## Start
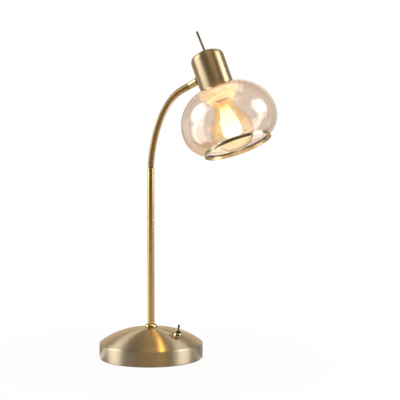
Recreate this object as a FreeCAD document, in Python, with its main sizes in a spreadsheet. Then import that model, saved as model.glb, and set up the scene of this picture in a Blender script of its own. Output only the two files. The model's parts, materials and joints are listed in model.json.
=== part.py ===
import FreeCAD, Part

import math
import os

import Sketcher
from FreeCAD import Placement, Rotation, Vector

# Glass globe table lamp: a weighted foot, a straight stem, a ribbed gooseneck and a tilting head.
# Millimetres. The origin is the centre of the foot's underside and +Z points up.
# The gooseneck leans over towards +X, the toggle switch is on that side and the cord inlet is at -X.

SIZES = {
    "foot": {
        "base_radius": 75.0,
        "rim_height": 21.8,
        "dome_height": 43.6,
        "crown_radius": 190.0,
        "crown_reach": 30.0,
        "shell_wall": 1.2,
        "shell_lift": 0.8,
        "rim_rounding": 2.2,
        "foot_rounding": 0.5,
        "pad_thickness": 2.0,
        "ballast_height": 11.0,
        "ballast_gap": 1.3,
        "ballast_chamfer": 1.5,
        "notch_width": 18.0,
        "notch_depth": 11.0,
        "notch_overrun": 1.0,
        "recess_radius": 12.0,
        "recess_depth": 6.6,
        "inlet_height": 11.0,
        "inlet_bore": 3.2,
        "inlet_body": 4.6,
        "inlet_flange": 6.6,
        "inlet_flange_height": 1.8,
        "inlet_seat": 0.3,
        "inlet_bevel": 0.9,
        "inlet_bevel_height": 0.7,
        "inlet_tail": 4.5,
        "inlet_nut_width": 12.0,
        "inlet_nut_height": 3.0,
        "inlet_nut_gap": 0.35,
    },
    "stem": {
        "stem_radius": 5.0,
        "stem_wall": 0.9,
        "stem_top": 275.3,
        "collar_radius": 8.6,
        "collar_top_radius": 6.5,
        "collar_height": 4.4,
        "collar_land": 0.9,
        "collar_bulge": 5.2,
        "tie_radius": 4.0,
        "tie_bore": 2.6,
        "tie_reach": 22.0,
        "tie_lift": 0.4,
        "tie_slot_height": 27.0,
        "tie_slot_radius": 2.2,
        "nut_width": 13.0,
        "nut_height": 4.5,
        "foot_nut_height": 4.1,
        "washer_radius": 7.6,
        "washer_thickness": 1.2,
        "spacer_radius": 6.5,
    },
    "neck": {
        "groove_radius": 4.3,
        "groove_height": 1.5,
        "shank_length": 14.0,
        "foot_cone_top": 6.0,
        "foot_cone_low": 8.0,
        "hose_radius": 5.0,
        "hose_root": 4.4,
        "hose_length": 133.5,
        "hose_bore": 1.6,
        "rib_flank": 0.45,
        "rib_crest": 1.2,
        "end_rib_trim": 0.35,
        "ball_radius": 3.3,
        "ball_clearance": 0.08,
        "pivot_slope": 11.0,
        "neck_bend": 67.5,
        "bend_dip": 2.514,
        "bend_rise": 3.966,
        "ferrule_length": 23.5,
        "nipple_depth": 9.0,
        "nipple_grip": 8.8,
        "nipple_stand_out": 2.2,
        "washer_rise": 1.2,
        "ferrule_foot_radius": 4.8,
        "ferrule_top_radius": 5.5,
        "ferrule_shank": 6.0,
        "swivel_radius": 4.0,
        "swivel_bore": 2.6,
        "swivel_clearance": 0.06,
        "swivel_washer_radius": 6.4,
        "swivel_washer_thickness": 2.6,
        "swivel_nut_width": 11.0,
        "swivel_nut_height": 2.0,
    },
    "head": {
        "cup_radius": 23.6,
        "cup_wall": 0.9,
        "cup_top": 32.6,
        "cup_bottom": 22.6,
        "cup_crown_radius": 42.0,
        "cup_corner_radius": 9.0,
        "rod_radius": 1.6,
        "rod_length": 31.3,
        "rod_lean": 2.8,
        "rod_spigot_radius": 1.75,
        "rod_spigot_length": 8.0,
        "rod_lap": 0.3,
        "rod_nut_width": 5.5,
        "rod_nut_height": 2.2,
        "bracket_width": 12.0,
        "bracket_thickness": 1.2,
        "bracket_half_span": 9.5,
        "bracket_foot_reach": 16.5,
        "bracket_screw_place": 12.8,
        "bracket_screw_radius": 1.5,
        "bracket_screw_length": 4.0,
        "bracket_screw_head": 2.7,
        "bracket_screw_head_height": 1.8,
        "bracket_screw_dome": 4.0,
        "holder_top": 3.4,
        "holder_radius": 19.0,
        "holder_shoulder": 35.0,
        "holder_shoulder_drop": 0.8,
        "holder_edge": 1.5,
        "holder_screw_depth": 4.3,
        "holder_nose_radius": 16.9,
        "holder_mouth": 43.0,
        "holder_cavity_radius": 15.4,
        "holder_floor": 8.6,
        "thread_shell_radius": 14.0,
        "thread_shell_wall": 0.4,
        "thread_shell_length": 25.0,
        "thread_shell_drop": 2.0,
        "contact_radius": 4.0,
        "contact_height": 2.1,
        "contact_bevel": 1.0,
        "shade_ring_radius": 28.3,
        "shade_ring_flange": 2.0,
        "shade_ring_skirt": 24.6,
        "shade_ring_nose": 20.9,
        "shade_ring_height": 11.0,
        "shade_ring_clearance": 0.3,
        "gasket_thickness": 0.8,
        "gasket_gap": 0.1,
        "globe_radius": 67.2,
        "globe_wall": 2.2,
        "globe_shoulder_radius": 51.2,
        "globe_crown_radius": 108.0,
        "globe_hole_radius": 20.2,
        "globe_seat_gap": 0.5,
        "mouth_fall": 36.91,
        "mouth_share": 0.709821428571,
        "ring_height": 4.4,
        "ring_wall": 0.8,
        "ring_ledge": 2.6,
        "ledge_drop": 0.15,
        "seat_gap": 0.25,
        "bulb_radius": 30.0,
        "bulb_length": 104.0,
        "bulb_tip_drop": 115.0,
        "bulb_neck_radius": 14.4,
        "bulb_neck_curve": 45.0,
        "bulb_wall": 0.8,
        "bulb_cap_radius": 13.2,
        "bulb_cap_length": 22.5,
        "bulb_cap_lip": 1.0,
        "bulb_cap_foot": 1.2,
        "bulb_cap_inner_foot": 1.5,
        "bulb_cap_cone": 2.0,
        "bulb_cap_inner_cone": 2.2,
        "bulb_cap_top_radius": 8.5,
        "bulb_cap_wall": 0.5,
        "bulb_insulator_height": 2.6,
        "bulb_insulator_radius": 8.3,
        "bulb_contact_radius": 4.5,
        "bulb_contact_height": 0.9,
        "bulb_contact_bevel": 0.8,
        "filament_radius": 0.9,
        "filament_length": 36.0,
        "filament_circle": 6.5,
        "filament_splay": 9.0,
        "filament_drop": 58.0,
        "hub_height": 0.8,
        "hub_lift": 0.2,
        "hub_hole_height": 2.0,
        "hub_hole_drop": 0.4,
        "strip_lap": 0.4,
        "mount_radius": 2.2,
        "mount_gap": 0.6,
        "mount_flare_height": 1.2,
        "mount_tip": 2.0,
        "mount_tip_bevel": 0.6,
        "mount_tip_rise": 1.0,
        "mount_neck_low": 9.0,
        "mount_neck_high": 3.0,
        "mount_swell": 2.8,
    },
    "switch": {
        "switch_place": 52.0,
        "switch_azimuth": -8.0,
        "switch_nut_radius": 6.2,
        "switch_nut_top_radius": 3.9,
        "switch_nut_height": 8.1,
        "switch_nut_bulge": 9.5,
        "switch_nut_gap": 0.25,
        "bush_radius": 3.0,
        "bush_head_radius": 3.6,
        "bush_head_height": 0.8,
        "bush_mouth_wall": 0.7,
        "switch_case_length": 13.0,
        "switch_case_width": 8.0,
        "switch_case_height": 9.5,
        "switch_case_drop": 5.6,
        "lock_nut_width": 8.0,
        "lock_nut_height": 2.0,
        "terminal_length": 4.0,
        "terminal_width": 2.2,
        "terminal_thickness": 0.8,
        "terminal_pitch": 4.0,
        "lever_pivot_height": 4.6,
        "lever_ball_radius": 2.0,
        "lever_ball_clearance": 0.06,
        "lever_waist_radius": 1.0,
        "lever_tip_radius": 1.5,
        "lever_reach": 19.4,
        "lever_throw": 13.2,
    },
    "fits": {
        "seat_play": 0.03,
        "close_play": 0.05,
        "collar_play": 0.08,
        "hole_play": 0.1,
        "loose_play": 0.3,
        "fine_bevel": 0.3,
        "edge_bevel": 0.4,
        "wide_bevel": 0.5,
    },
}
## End
EXERCISE. Return nothing but the lines from the first line of the listing through the line with "from FreeCAD import", please, keeping every one of them unchanged.

SOLUTION FOR THIS TASK.
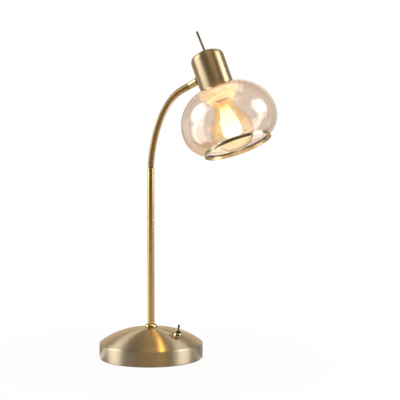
Recreate this object as a FreeCAD document, in Python, with its main sizes in a spreadsheet. Then import that model, saved as model.glb, and set up the scene of this picture in a Blender script of its own. Output only the two files. The model's parts, materials and joints are listed in model.json.
=== part.py ===
import FreeCAD, Part

import math
import os

import Sketcher
from FreeCAD import Placement, Rotation, Vector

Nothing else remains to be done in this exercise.